DATASET CONTENT start
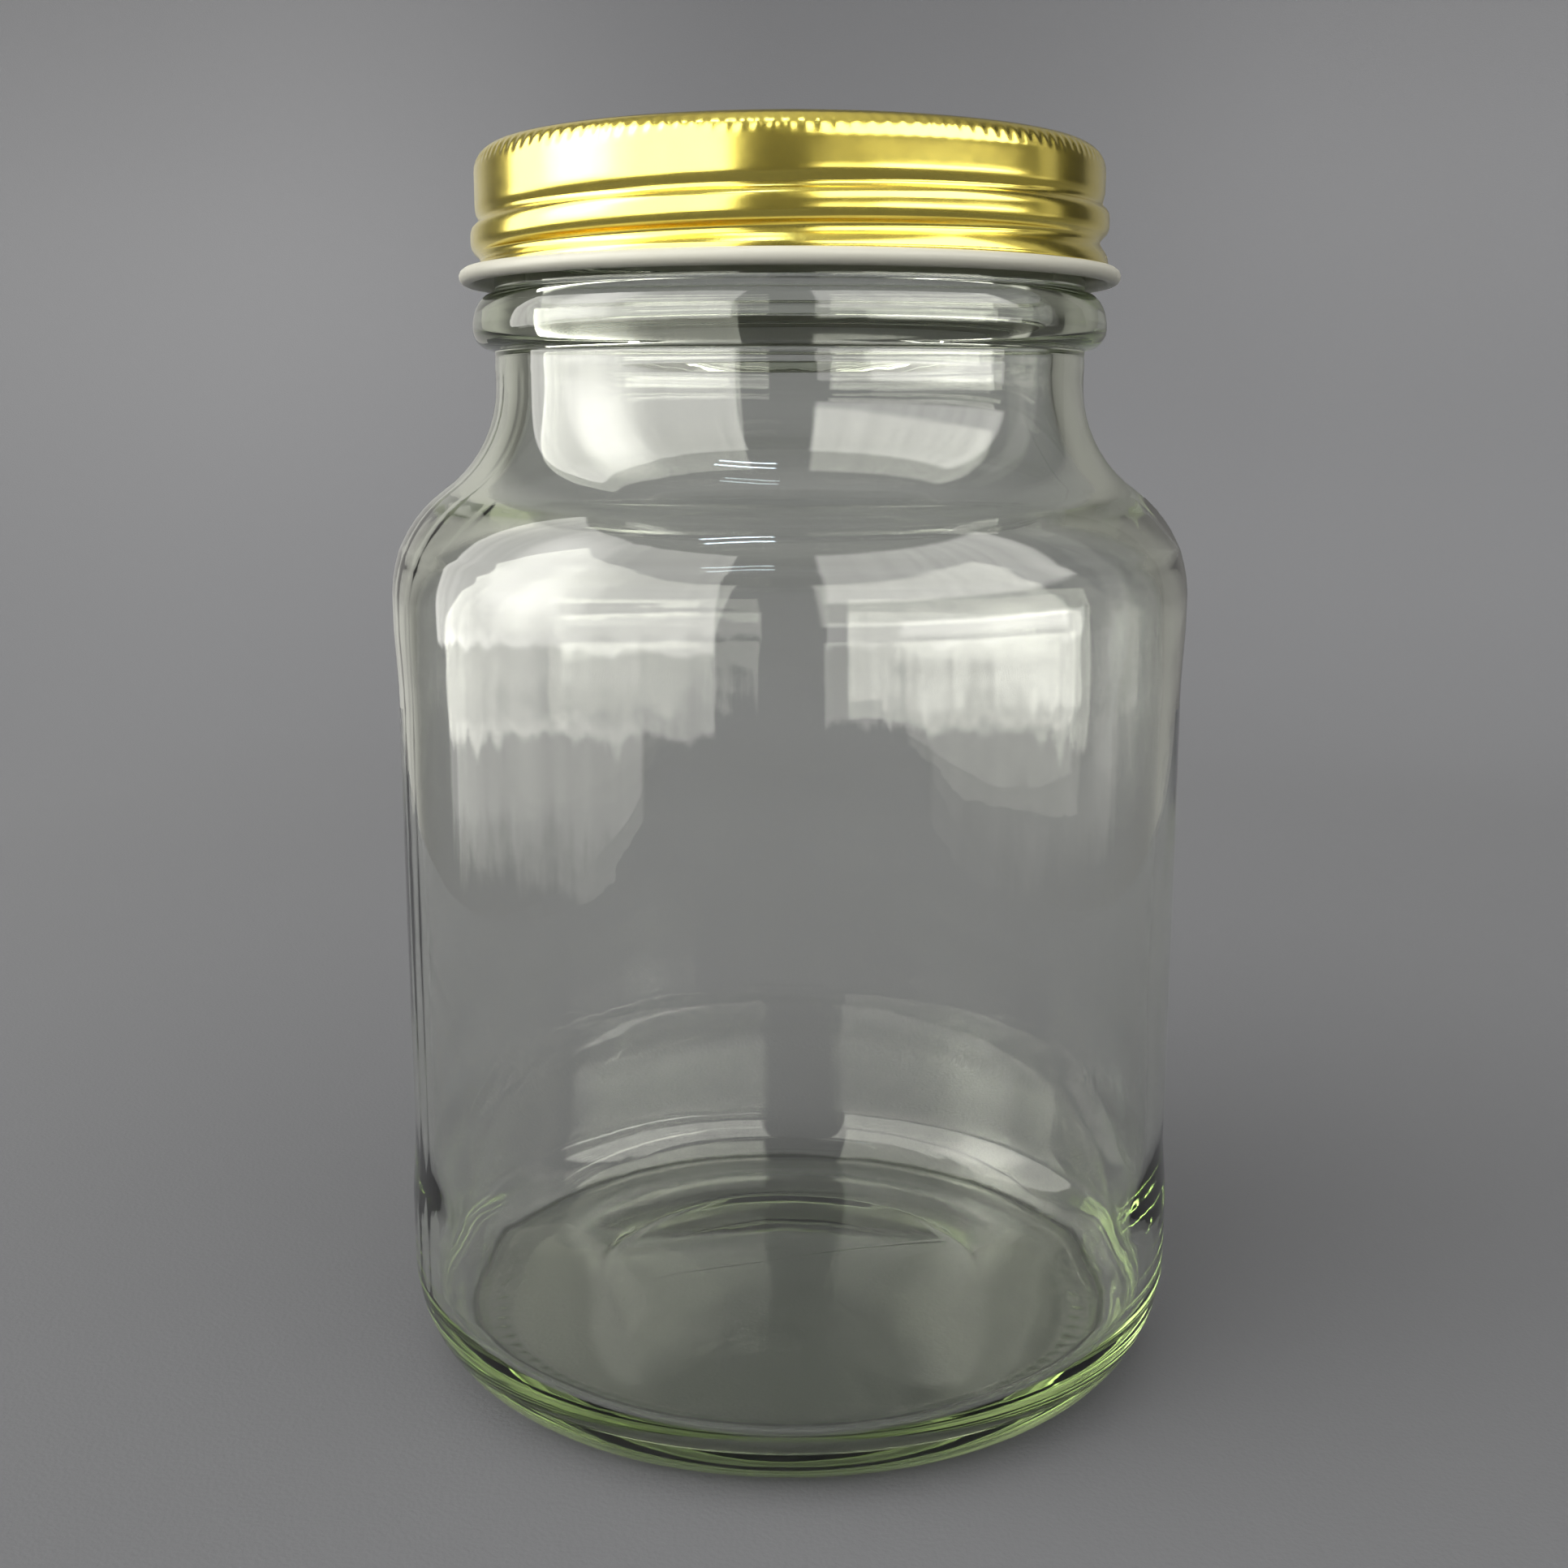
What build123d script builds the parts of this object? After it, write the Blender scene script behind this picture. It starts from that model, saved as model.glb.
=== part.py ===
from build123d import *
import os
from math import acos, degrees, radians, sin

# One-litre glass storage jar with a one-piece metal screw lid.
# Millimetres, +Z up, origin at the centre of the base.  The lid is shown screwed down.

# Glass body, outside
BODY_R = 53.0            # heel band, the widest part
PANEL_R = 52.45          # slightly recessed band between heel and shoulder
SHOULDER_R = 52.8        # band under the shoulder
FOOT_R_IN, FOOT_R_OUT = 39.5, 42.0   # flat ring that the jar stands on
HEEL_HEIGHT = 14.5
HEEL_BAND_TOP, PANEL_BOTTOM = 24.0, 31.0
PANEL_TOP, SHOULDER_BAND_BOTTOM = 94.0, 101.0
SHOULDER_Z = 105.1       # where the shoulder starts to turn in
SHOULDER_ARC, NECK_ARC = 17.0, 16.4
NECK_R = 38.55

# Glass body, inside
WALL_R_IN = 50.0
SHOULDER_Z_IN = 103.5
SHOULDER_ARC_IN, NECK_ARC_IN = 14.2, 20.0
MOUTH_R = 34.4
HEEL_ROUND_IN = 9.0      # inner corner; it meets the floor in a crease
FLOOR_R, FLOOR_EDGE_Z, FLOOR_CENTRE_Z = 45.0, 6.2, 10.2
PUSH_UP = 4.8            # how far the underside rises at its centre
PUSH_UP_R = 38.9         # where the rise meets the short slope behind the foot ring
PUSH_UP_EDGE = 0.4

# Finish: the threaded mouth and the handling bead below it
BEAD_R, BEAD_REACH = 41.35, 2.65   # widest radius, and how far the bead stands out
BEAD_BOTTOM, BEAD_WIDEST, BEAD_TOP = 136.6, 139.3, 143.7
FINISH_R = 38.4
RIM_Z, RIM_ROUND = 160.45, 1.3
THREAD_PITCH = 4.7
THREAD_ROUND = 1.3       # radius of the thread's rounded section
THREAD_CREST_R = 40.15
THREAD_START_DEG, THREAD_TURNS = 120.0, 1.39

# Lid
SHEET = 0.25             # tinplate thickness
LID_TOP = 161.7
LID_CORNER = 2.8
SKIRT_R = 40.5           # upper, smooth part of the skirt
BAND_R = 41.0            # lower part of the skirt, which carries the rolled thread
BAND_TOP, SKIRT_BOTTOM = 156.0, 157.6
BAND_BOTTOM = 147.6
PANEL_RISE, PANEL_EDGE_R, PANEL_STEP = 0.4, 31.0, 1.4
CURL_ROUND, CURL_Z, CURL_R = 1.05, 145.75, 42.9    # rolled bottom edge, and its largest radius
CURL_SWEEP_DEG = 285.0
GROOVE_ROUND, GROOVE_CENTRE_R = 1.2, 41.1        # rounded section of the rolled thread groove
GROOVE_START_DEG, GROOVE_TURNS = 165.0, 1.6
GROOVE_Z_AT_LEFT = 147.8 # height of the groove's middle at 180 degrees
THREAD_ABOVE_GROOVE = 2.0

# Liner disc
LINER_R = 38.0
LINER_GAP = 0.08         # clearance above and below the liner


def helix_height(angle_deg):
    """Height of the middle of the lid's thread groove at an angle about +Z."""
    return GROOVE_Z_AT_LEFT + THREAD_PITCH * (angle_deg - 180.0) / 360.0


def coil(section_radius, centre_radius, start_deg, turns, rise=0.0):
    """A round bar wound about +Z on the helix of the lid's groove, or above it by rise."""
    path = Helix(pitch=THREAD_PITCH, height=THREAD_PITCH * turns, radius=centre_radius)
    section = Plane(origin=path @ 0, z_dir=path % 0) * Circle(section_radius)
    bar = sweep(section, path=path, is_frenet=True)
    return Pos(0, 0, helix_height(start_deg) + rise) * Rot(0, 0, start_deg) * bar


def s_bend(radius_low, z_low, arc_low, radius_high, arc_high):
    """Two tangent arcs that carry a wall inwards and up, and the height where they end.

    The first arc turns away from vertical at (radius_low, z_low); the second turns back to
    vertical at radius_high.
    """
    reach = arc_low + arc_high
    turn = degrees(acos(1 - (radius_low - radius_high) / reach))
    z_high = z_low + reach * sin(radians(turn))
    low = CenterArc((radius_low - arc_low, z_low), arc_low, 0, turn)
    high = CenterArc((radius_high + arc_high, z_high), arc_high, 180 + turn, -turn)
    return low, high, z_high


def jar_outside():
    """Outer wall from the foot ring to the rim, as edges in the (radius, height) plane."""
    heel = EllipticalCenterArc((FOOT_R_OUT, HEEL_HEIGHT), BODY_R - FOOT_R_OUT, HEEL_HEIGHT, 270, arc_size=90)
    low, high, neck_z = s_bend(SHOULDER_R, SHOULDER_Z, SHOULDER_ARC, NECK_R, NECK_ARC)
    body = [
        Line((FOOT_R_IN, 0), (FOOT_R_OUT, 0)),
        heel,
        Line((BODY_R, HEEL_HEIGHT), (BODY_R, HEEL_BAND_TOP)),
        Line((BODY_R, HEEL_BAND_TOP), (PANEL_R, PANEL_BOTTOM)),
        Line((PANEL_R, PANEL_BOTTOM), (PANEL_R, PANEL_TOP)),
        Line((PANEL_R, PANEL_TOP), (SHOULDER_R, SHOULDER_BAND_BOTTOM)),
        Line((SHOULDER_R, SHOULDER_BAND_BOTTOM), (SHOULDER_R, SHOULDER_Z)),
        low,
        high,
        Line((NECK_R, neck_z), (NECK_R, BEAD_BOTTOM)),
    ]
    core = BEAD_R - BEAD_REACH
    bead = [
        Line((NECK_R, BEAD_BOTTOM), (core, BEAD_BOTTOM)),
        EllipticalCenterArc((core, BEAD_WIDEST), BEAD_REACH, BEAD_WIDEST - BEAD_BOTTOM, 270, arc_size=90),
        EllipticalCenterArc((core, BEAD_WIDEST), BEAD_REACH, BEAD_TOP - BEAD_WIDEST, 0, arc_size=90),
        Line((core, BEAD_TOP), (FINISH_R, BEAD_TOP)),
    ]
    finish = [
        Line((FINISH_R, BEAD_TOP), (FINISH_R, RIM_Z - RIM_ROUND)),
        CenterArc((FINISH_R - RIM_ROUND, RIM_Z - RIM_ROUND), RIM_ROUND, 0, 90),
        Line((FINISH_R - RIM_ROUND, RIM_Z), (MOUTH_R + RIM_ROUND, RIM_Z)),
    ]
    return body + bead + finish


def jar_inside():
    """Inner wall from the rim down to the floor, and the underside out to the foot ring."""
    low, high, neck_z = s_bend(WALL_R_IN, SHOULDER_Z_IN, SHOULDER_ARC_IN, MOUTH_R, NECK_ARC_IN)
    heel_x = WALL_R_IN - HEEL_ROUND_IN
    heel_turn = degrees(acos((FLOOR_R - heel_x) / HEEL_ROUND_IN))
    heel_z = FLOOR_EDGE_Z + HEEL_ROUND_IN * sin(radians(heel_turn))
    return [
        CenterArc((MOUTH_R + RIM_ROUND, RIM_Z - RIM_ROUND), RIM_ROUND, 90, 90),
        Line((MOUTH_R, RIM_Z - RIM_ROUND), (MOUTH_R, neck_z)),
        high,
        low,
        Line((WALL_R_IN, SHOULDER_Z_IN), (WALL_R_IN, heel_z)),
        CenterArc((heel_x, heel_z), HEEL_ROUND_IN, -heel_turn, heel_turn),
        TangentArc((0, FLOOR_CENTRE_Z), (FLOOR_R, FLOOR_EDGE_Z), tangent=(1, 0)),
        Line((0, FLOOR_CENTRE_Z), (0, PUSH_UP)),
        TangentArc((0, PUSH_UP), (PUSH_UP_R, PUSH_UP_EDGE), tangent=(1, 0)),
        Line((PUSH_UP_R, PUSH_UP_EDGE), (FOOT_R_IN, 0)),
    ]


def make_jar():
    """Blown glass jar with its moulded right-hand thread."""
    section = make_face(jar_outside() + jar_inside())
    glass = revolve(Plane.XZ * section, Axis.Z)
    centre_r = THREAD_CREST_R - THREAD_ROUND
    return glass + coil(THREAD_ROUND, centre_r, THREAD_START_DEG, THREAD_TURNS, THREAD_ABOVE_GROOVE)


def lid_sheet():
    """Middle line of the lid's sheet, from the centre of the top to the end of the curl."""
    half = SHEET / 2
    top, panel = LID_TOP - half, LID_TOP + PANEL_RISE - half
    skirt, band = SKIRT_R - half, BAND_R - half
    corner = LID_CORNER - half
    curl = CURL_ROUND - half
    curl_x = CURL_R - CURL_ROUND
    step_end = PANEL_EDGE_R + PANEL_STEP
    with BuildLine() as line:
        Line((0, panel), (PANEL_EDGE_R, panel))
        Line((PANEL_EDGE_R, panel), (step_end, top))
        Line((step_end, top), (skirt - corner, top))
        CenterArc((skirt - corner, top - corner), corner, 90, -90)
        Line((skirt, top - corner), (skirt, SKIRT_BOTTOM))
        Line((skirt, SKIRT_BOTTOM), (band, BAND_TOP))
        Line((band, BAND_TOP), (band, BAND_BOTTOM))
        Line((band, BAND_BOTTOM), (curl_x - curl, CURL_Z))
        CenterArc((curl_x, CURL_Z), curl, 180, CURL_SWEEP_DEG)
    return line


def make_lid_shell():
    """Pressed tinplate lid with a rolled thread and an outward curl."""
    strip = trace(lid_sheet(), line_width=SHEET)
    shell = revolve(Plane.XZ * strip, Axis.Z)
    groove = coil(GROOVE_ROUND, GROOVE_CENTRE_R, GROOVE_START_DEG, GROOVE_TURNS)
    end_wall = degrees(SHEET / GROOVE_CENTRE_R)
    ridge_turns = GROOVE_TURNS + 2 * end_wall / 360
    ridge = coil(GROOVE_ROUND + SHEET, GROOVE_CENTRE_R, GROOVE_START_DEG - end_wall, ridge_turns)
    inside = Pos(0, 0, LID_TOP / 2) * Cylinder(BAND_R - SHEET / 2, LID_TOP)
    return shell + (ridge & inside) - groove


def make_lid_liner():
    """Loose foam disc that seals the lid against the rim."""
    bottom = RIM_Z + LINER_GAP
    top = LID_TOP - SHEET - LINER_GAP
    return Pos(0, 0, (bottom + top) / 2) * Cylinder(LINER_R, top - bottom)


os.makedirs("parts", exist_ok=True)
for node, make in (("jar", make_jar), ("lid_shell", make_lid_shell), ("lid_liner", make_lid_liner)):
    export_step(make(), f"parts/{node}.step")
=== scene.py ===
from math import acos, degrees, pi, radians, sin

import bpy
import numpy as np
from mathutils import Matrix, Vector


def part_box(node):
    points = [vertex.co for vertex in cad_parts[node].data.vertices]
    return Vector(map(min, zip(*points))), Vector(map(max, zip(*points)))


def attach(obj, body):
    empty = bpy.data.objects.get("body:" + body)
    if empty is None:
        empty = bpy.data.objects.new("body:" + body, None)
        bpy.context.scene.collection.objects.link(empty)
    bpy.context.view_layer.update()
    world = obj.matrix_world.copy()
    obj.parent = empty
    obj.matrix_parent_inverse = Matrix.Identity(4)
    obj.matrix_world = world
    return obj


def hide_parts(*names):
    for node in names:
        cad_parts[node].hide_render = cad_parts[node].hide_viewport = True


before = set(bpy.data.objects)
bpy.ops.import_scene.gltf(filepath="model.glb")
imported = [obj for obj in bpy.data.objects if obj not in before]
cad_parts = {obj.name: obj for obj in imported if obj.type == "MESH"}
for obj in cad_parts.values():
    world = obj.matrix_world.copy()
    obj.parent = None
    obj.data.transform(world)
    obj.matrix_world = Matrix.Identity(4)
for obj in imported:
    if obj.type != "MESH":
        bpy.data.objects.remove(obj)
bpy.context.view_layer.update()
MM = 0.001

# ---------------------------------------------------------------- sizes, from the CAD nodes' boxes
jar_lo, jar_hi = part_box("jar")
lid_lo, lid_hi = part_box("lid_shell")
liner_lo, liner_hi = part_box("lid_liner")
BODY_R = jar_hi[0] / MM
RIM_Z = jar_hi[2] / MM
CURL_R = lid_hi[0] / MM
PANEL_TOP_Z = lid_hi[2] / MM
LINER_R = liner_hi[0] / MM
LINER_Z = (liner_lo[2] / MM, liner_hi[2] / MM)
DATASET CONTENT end
▶ **DO THIS**
Repeat, word for word, the lines from the opening of the material through the line containing "NECK_R = 38.55".

▶ **REPLY**
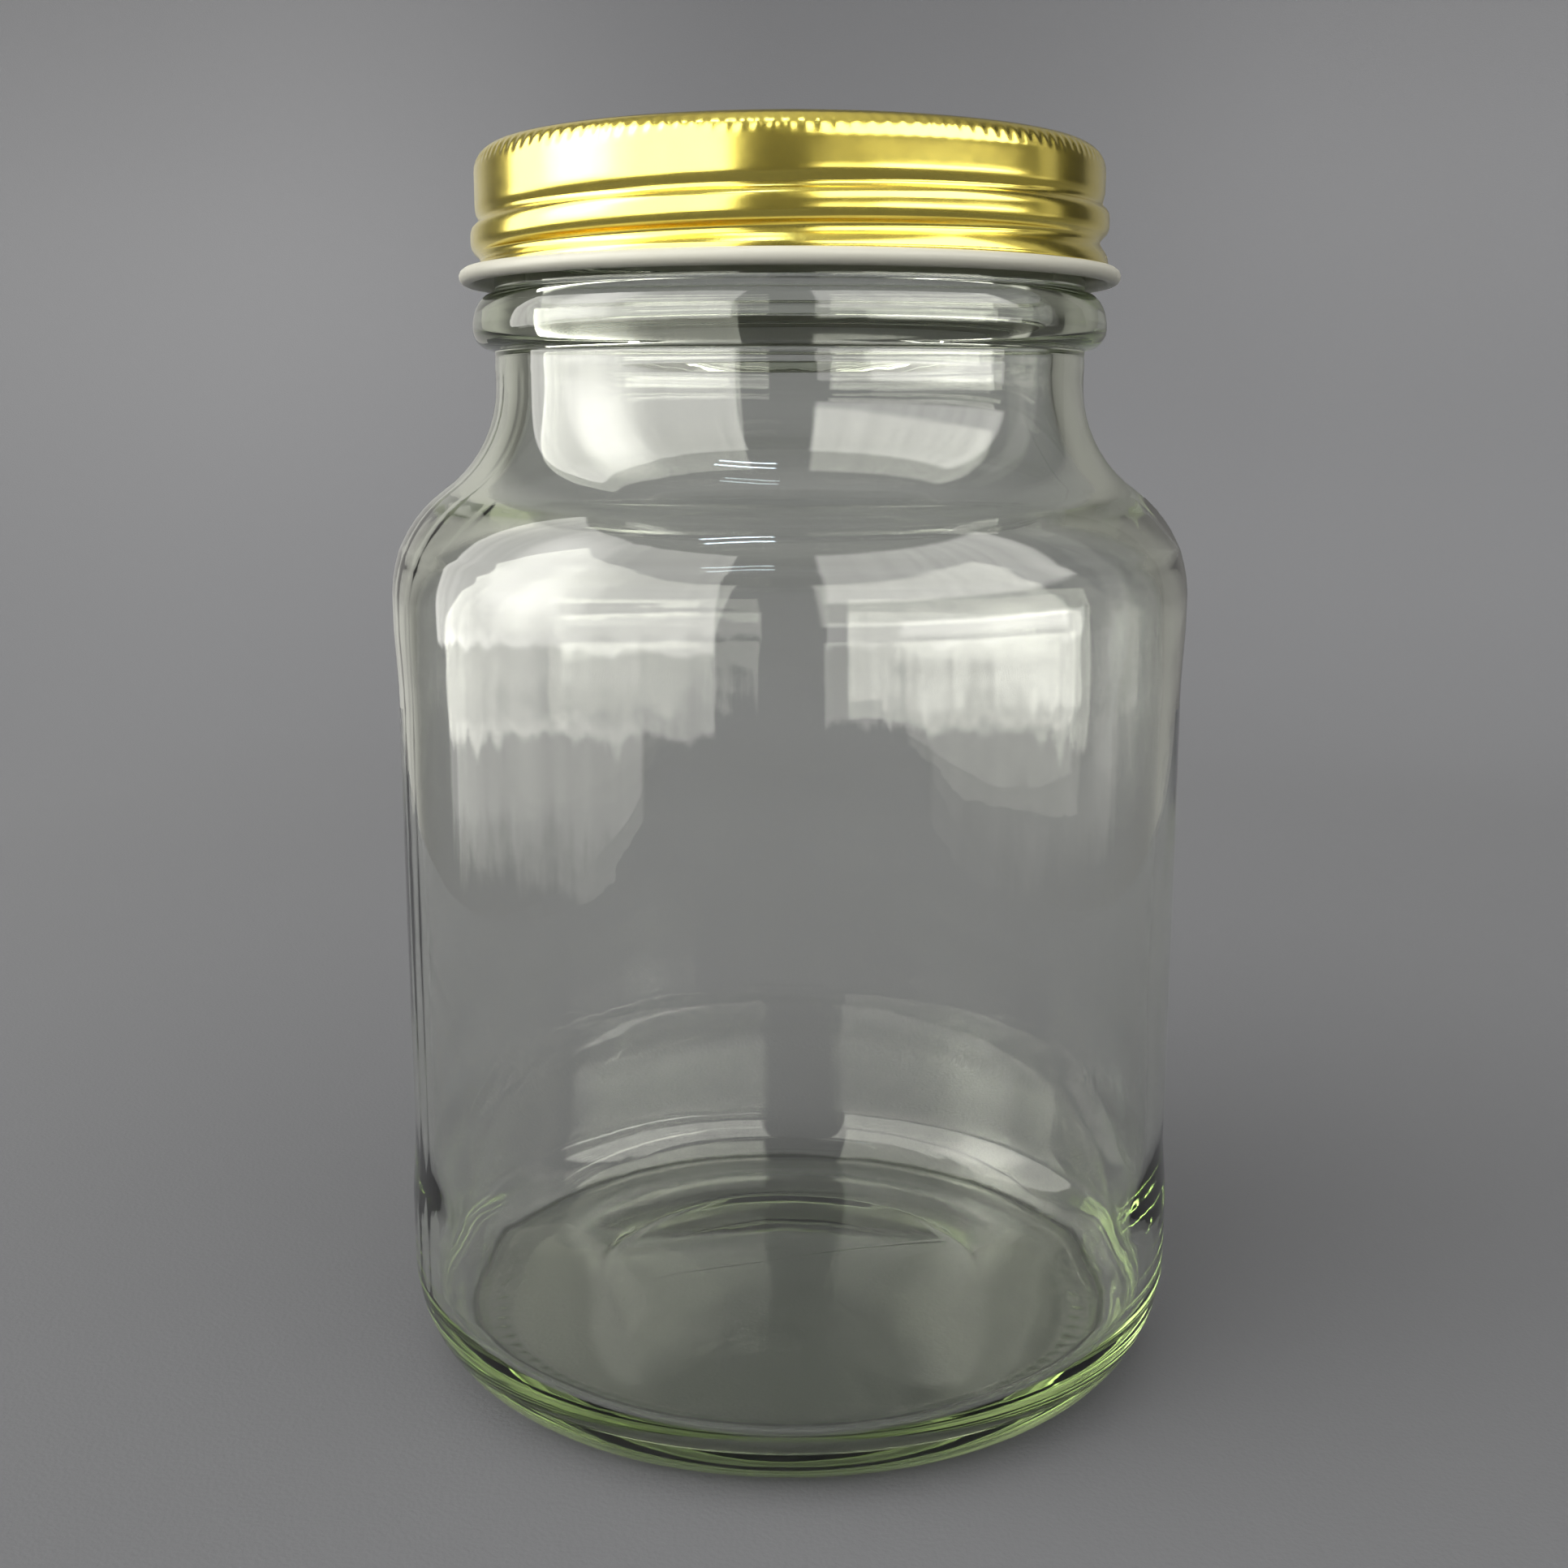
What build123d script builds the parts of this object? After it, write the Blender scene script behind this picture. It starts from that model, saved as model.glb.
=== part.py ===
from build123d import *
import os
from math import acos, degrees, radians, sin

# One-litre glass storage jar with a one-piece metal screw lid.
# Millimetres, +Z up, origin at the centre of the base.  The lid is shown screwed down.

# Glass body, outside
BODY_R = 53.0            # heel band, the widest part
PANEL_R = 52.45          # slightly recessed band between heel and shoulder
SHOULDER_R = 52.8        # band under the shoulder
FOOT_R_IN, FOOT_R_OUT = 39.5, 42.0   # flat ring that the jar stands on
HEEL_HEIGHT = 14.5
HEEL_BAND_TOP, PANEL_BOTTOM = 24.0, 31.0
PANEL_TOP, SHOULDER_BAND_BOTTOM = 94.0, 101.0
SHOULDER_Z = 105.1       # where the shoulder starts to turn in
SHOULDER_ARC, NECK_ARC = 17.0, 16.4
NECK_R = 38.55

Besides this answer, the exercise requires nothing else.